Yes, that's weird, but that's what you pay me for, right?

So, by stealing their blanket, he was doing the equivalent of throwing shoes at them. By the time he staggered back across the street to his place, the cops were starting to pull up. No one will admit to calling them, but of course I suspect it was Darlene. Fernando did too, because he grabbed her in a sort of choke hold and then TOOK HER HOSTAGE, there in his own living room, where I can visualize the whole thing unfolding by the gray light of a television stuck between channels.

This standoff apparently lasted for several hours, til one of the cops got 'hold of Fernando's sister, who according to eyewitnesses stomped right up the steps, smacked Fernando in the head, and took the gun away from him. Once they got the poor guy to jail, they realized he was illegal, so his newfound life (which was collapsing anyway) was cut short when he got shipped back south.
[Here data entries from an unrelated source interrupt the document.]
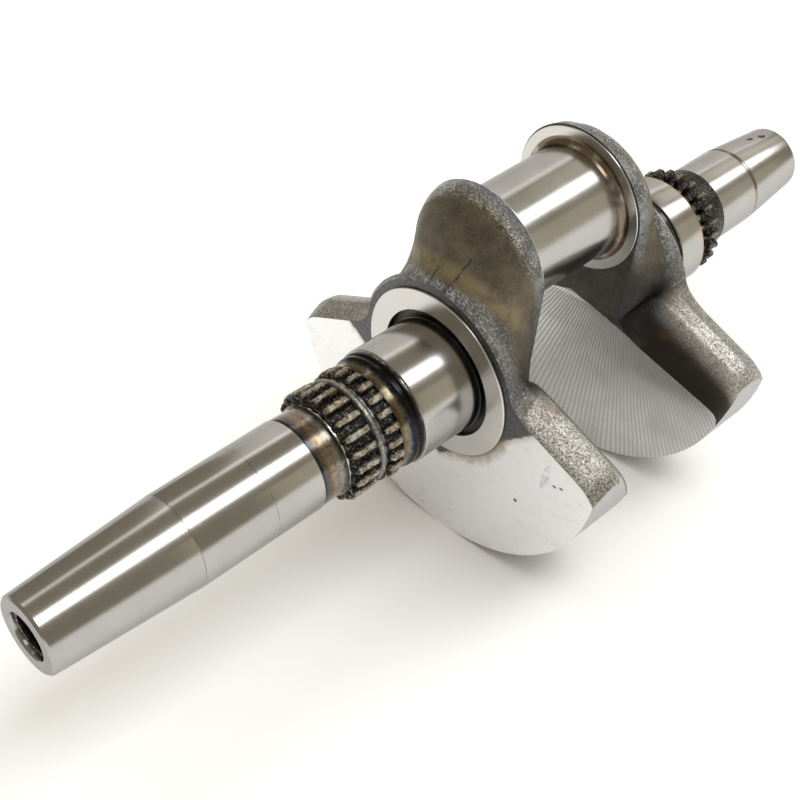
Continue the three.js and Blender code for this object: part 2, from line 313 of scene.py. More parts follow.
def hardened_steel(name, tip, lightest):
    """Blackened cut teeth of tip radius tip, whose worn tops are tan and of a second, lighter
    colour.
    """
    s = Surface(name)
    worn = s.noise(0.9, 5, rough=0.7) - 0.5
    top = (s.radius() + worn * 4.2).rise(tip - 1.3, tip - 0.1)
    grain = s.noise(1.6, 3)
    tan = s.mix(s.noise(0.4, 2, offset=11).rise(0.4, 0.6), (0.34, 0.27, 0.18), lightest)
    chips = s.noise(1.1, 4, rough=0.7, offset=27)
    dark = s.mix(chips.rise(0.5, 0.66), BLACKENED, (0.3, 0.285, 0.25))
    s.set("Base Color", s.mix(top * chips.rise(0.34, 0.5) * 0.92, dark, tan))
    s.set("Roughness", 0.4 - top * 0.14 + grain * 0.12)
    s.bump(chips, 0.5, 0.9)
    s.bump(grain, 0.16, 0.9)
    return s


def gritty_steel(name, base, spark, y_line=None):
    """Scaly turned skin with bright grains and fine lines."""
    s = Surface(name)
    grain = s.noise(1.3, 4)
    cell = s.node("ShaderNodeTexVoronoi", None, {"Vector": s.mm, "Scale": 1.1})
    bright = grain.rise(0.45, 0.66) * cell.rise(0.05, 0.5)
    s.set("Base Color", s.mix(bright, base, spark))
    s.set("Roughness", 0.42 - bright * 0.12)
    s.bump(grain, 0.16)
    if y_line is not None:
        s.bump(((s.y - y_line) * 4.5).sin(), 0.05, 0.6)
    return s


def black_recess(name):
    """Glossy black scale in the undercuts."""
    s = Surface(name, 0.2, 0.6, 0.6)
    cloud = s.noise(0.5, 3)
    s.set("Base Color", s.mix(cloud, (0.008, 0.008, 0.009), (0.035, 0.033, 0.032)))
    s.set("Roughness", 0.16 + cloud * 0.16)
    return s


def crease(s, start, end):
    """Distance in mm from a wandering line across the shaft, from start to end as (x, z)."""
    (x0, z0), (x1, z1) = start, end
    run, climb = x1 - x0, z1 - z0
    length = math.hypot(run, climb)
    ahead = (((s.x - x0) * run + (s.z - z0) * climb) / length ** 2).most(0.0).least(1.0)
    aside, above = s.x - x0 - ahead * run, s.z - z0 - ahead * climb
    wander = (s.noise(0.3, 2, offset=71) - 0.5) * 1.6
    return ((aside + wander) * (aside + wander) + above * above) ** 0.5


LAP_WIDTH = 0.24


def creases(s, lines):
    """1 in the middle of any of these broken lines, 0 away from them."""
    nearest = crease(s, *lines[0])
    for line in lines[1:]:
        nearest = nearest.least(crease(s, *line))
    broken = s.noise(0.35, 3, offset=12).rise(0.3, 0.55)
    return nearest.rise(LAP_WIDTH * 2.4, LAP_WIDTH * 0.4) * broken


CREST_HIGHLIGHT_SHARE = 0.8  # how far the painted highlight on a shoulder follows its crest, not its patches
HUB_SKIN = (31, 36.5)  # radii of the crinkled skin round a hub
FOOT_SKIN = (39.5, 41.5)  # radii of the olive band at the foot of a lobe


def forged_skin(name, inner, outer, shine, lightest, laps=()):
    """Forged skin: smooth olive brown on the lobe, crinkled round the hub, bright on the shoulders.

    inner and outer are the y of the cheek's two faces, shine how bright its shoulders are,
    then two depths and a blur place a painted highlight along their crests, and laps the lines
    of the forging laps over its lobe.
    """
    s = Surface(name, metallic=0.85)
    depth = (s.y - inner) / (outer - inner)
    patch = s.noise(0.16, 4, offset=17)
    cloud = s.noise(0.07, 3, offset=83)
    grain = s.noise(1.5, 4, rough=0.72)
    crinkle = s.noise(0.75, 3, (1, 1, 0.75), rough=0.55, offset=61)
    speck = grain.rise(0.42, 0.64)
    umber = s.mix(patch.rise(0.3, 0.7), (0.09, 0.077, 0.055), (0.155, 0.135, 0.098))
    umber = s.mix(speck * 0.4, umber, (0.25, 0.225, 0.175))
    foot = s.radius().band(*FOOT_SKIN, 4) * s.z.rise(2, 12) * depth.rise(0.3, 0.6)
    mottled = cloud.rise(0.35, 0.65) * 0.4 + patch.rise(0.35, 0.6) * 0.6
    umber = s.mix(foot * mottled, umber, (0.285, 0.24, 0.15))
    slate = s.mix(patch.rise(0.4, 0.65), (0.1, 0.105, 0.112), (0.23, 0.235, 0.245))
    lobe_edge = depth.rise(0.26, 0.08) * s.z.rise(12, 26)
    colour = s.mix(lobe_edge, umber, slate)
    hub = s.radius().band(*HUB_SKIN, 2.5) * depth.rise(0.55, 0.8)
    roll = depth.band(0.12, 0.26, 0.1) * s.z.rise(38, 52)
    wrinkled = (hub + lobe_edge * 0.6 + roll).least(1.0)
    ridges = (crinkle - 0.5).abs().rise(0.045, 0.004)
    ridges = ridges * s.noise(0.3, 2, offset=44).rise(0.35, 0.6)
    colour = s.mix(hub * 0.8, colour, s.mix(patch, (0.075, 0.077, 0.083), (0.25, 0.257, 0.27)))
    # painted highlights: light colour on the crinkle ridges
    colour = s.mix(wrinkled * ridges * 0.95, colour, (0.72, 0.74, 0.76))
    shadowed = depth.rise(0.14, 0.0) * s.z.rise(30, 18)
    colour = s.mix(shadowed * 0.8, colour, (0.06, 0.056, 0.05))
    shoulder = s.z.rise(8, 0) * s.x.abs().rise(29, 38)
    lit_from = lightest[0]
    crest = shoulder * depth.rise(lit_from - 0.06, lit_from + 0.1)
    # painted shade: the lower sides of the hub, down into the hollow before each shoulder, are
    # darkened
    flank = s.z.rise(22, 8) * s.x.abs().rise(40, 31) * (1 - hub * 0.4)
    colour = s.mix(flank * 0.85, colour, (0.048, 0.049, 0.052))
    # painted shade: the slope of each shoulder below its crest, on the inner side, is darkened
    underside_shade = depth.rise(lit_from + 0.08, lit_from - 0.1)
    colour = s.mix(shoulder * underside_shade * 0.85, colour, (0.035, 0.032, 0.027))
    # painted highlight: each shoulder is lightened along its crest, most in the band of depths
    # given
    bright = tuple(shine * part for part in (0.66, 0.655, 0.64))
    dull = tuple(shine * part for part in (0.3, 0.29, 0.265))
    crest_highlight = (depth.band(*lightest) * CREST_HIGHLIGHT_SHARE + patch * (1 - CREST_HIGHLIGHT_SHARE)).least(1.0)
    colour = s.mix(crest * 0.92, colour, s.mix(crest_highlight, dull, bright))
    # painted glints: light and dark specks on the lit crests and crinkles
    lit = (crest * 0.8 + wrinkled * 0.2).least(1.0)
    colour = s.mix(speck * lit * shine, colour, (0.86, 0.85, 0.83))
    colour = s.mix(grain.rise(0.47, 0.36) * lit * 0.85, colour, (0.06, 0.055, 0.045))
    rust = s.noise(0.16, 3, offset=31).rise(0.56, 0.68) * s.z.rise(8, 0)
    rust = rust * s.x.abs().band(30, 44, 6)
    colour = s.mix(rust * 0.45, colour, (0.2, 0.1, 0.05))
    rough = 0.42 + patch * 0.1 - wrinkled * 0.18 - crest * 0.08
    s.bump(patch, 0.35, 0.7)
    s.bump((crinkle + ridges * 0.3) * (wrinkled * 0.92 + 0.08), 1.1)
    if laps:
        lap = creases(s, laps) * depth.rise(0.15, 0.3)
        colour = s.mix(lap * 0.7, colour, (0.035, 0.03, 0.024))
        s.bump(1 - lap, 0.4)
    s.set("Base Color", colour)
    s.set("Roughness", rough)
    s.bump(grain, 0.1, 0.9)
    return s


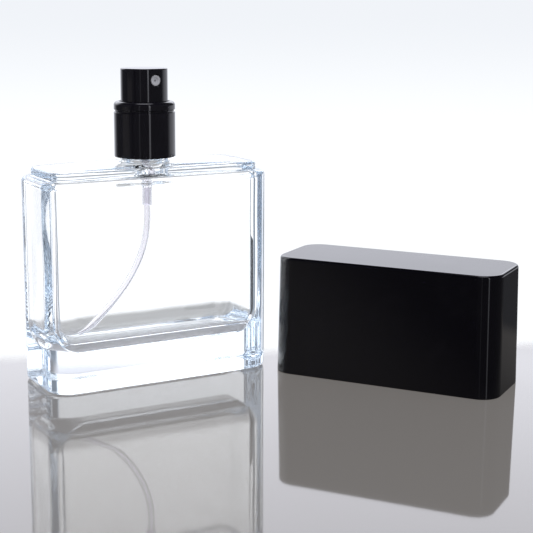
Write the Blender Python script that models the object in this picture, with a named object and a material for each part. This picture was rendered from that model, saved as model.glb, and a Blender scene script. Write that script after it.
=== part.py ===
"""Aftershave bottle: flat glass bottle, crimped spray pump, and a box cap standing beside it.

The origin is the middle of the bottle's flat foot. +X runs to the right along the bottle's
width, -Y is its front, where the nozzle points, and +Z is up. The sizes below are in
millimetres, and MM turns them into metres. Each piece is one object.
"""
import math

import bmesh
import bpy
from mathutils import Matrix, Vector

MM = 0.001

# Glass body
BODY_WIDTH = 71.0
BODY_DEPTH = 28.4
BODY_CORNER = 7.0
HEEL_ROUND = 1.4
LEDGE_Z = 60.9
LEDGE_ROUND = 1.5
TIER_INSET = 2.8
TIER_FOOT_ROUND = 0.5
TIER_TOP_Z = 63.5
TIER_TOP_ROUND = 0.9
CROWN_Z = 64.2

# Cavity of the body
SIDE_WALL = 3.8
FRONT_WALL = 2.8
CAVITY_CORNER = 4.2
CAVITY_TIGHT_CORNER = 0.6
CAVITY_FLOOR_Z = 10.2
CAVITY_HEEL_ROUND = 8.6
CAVITY_CEILING_Z = 59.7
CAVITY_TOP_ROUND = 1.6

# Neck of the bottle
NECK_R = 6.7
NECK_FOOT_ROUND = 1.6
BEAD_R = 7.4
BEAD_LOW_Z = 69.6
NECK_TOP_Z = 73.0
LIP_ROUND = 0.6
BORE_R = 5.0
BORE_FOOT_Z = 60.6
BORE_FOOT_ROUND = 1.2

# Collar and its retainer
COLLAR_R = 9.0
COLLAR_WALL = 0.6
COLLAR_LOW_Z = 65.6
COLLAR_TOP_Z = 81.9
COLLAR_TOP_ROUND = 1.2
COLLAR_MOUTH_R = 7.4
COLLAR_MOUTH_DEPTH = 1.0
COLLAR_FOOT_CHAMFER = 0.25
GROOVE_Z = 79.1
GROOVE_DEPTH = 0.3
GROOVE_WIDTH = 0.8

# Crimp ferrule and gasket
FERRULE_R = 7.9
FERRULE_WALL = 0.35
FERRULE_TOP_Z = 75.6
FERRULE_LOW_Z = 68.5
FERRULE_HOLE_R = 3.15
FERRULE_ROLL = 0.75
FERRULE_EDGE_ROUND = 0.5
GASKET_R = 7.2
GASKET_THICK = 0.8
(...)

The most frightening thing was that it was one of Jim's guns. Well, let me correct that: the most frightening thing for JIM was that it was one of his guns that did the pistol-whippin'. The most frightening thing for ME was that it was a gun that Jim had carried around in a car that I used to own, and had loaned/sold to Jim--we'd always intended to do the paperwork, but never really got around to it.

Where are they now:

"Jim" is still a madman. Those of you who know me, know him. 'Nuff said.
"Fernando," and "Darlene" I haven't spoken with since then, and won't again.
I'm still me, although I'm a hell of a lot more cautious about giving drugs to newbies. That's wise, though, right?